I will refer to proponents of nonviolence by their chosen nomenclature, as nonviolent activists or, interchangeably, pacifists. Many practitioners of such prefer one term or the other, and some even make a distinction between the two, but in my experience the distinctions are not consistent from one person to the next. Most importantly, pacifists/nonviolent activists themselves tend to collaborate regardless of their chosen term, so the difference in labels is not important to the considerations of this book. Broadly, by using the term pacifism or nonviolence, they designate a way of life or a method of social activism that avoids, transforms, or excludes violence while attempting to change society to create a more peaceful and free world.
At this point it might help to clearly define violence, but one of the critical arguments of this book is that violence cannot be clearly defined. I should also clarify a few other terms that pop up frequently. The word radical I use literally, to mean a critique, action, or person that goes to the roots of a particular problem rather than focusing on the superficial solutions placed on the table by the prejudices and powers of the day. The word is not a synonym for extreme or extremist, much as the media would have us believe it is, through ignorance or design. (Similarly, in case anyone is still unclear: an anarchist is not someone who favors chaos but someone who favors the total liberation of the world through the abolition of capitalism, government, and all other forms of oppressive authority, to be replaced by any number of other social arrangements, proven or utopian.) On the other hand, I do not use the word revolution literally, to mean the overthrow of current rulers by a new set of rulers (which would make anti-authoritarian revolution an oxymoron), but only to mean a social upheaval with widespread transformative effects. I use this word only because it has such long-standing favorable connotations, and because the more accurate alternative, liberation, is clumsy in its adjectival forms.

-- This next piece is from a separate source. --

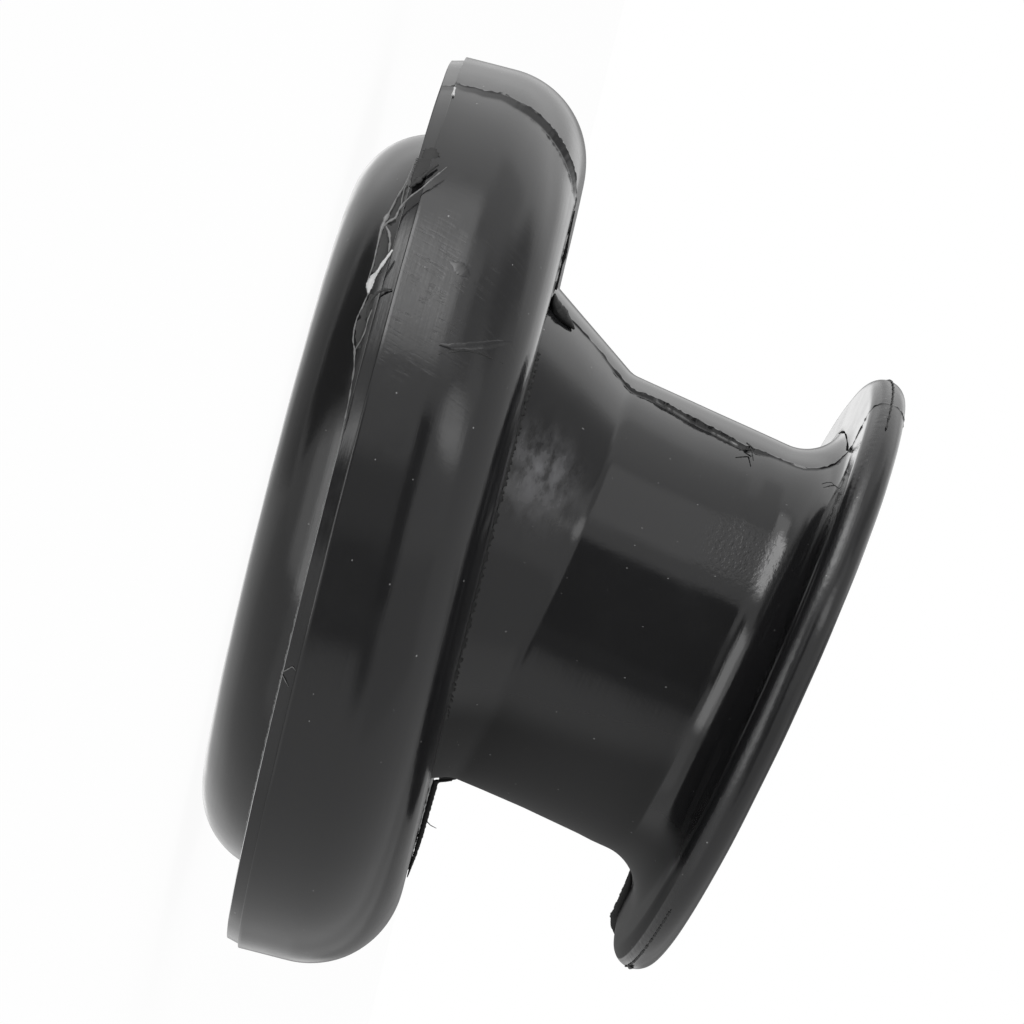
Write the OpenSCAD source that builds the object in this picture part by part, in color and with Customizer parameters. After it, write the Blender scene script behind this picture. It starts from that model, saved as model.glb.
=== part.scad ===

To reemphasize a crucial distinction: the criticisms in this book are not aimed at specific actions that do not exemplify violent behavior, such as a vigil that remains peaceful, nor are they aimed at individual activists who choose to dedicate themselves to non-combative work, such as healing or building strong community relationships. When I talk about pacifists and advocates of nonviolence, I am referring to those who would impose their ideology across the entire movement and dissuade other activists from militancy (including the use of violence), or who would not support other activists solely because of their militancy. Likewise, an ideal revolutionary activist would not be one who obsessively focuses on fighting cops or engaging in clandestine acts of sabotage, but one who embraces and supports these activities, where effective, as one portion of a broad range of actions needed to overthrow the state and build a better world.

Though I focus on debunking pacifism in service of revolutionary goals, in this book I include quotes from pacifists working for limited reforms in addition to quotes from people working for total social transformation. At first, this may seem like I am building a straw-man argument; however, I include the words or actions of reformist pacifists only in reference to campaigns where they worked together closely with revolutionary pacifists and the quoted material has relevance to all involved, or in reference to social struggles cited as examples proving the effectiveness of nonviolence in achieving revolutionary ends. It is difficult to distinguish between revolutionary and non-revolutionary pacifists, because they themselves tend not to make that distinction in the course of their activity-they work together, attend protests together, and frequently use the same tactics at the same actions. Because shared commitment to nonviolence, and not shared commitment to a revolutionary goal, is the chief criterion for nonviolent activists in deciding whom to work with, those are the boundaries I will use in defining these criticisms.